Diagnosis

(asked on 5th September 2023) - View Source

Question to the Department of Health and Social Care:

To ask the Secretary of State for Health and Social Care, if he will make an assessment of the effectiveness of the Faster Diagnosis Standard.


Answered by
Will Quince Portrait
Will Quince
This question was answered on 12th September 2023

The Department has not made a formal assessment of the effectiveness of the Faster Diagnosis Standard (FDS) but works closely with NHS England who are responsible for managing performance of National Health Service providers. National performance of the FDS, which aims to ensure patients have cancer diagnosed or ruled out within 28 days of referral from a general practitioner or screening services, was at 73.5% performance in June 2023. FDS performance has averaged over 71% since collection started in April 2021, and we are confident the NHS will meet the ambition of 75% by March 2024.

NHS England plans to streamline cancer pathways to support diagnosis within 28 days by implementing non-symptom specific (NSS) pathways for patients who present with non-specific symptoms that can indicate several cancers, as well as implementing timed cancer pathways. By March 2024, the NSS programme will achieve full population coverage across England for non-specific symptom pathways as set out in the 2023/24 NHS Planning Guidance.
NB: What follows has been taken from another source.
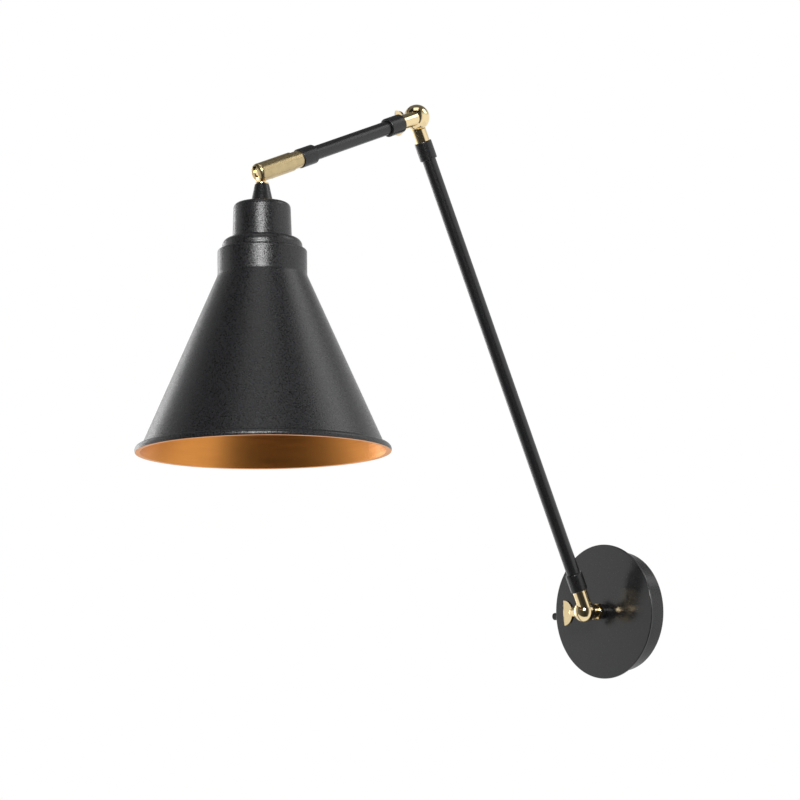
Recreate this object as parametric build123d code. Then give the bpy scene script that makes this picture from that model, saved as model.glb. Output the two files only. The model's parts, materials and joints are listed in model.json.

Diagnostic checks are a key part of many elective care pathways. NHS England’s ambition is that 95% of patients needing a diagnostic check receive it within six weeks by March 2025. £2.3 billion was awarded at the 2021 Spending Review to transform diagnostic services over the next three years. Most of this will help increase the number of Community Diagnostic Centres (CDCs) up to 160 by March 2025, expanding and protecting elective planned diagnostic services. There are 116 CDCs currently operational that have delivered over four million tests since July 2021.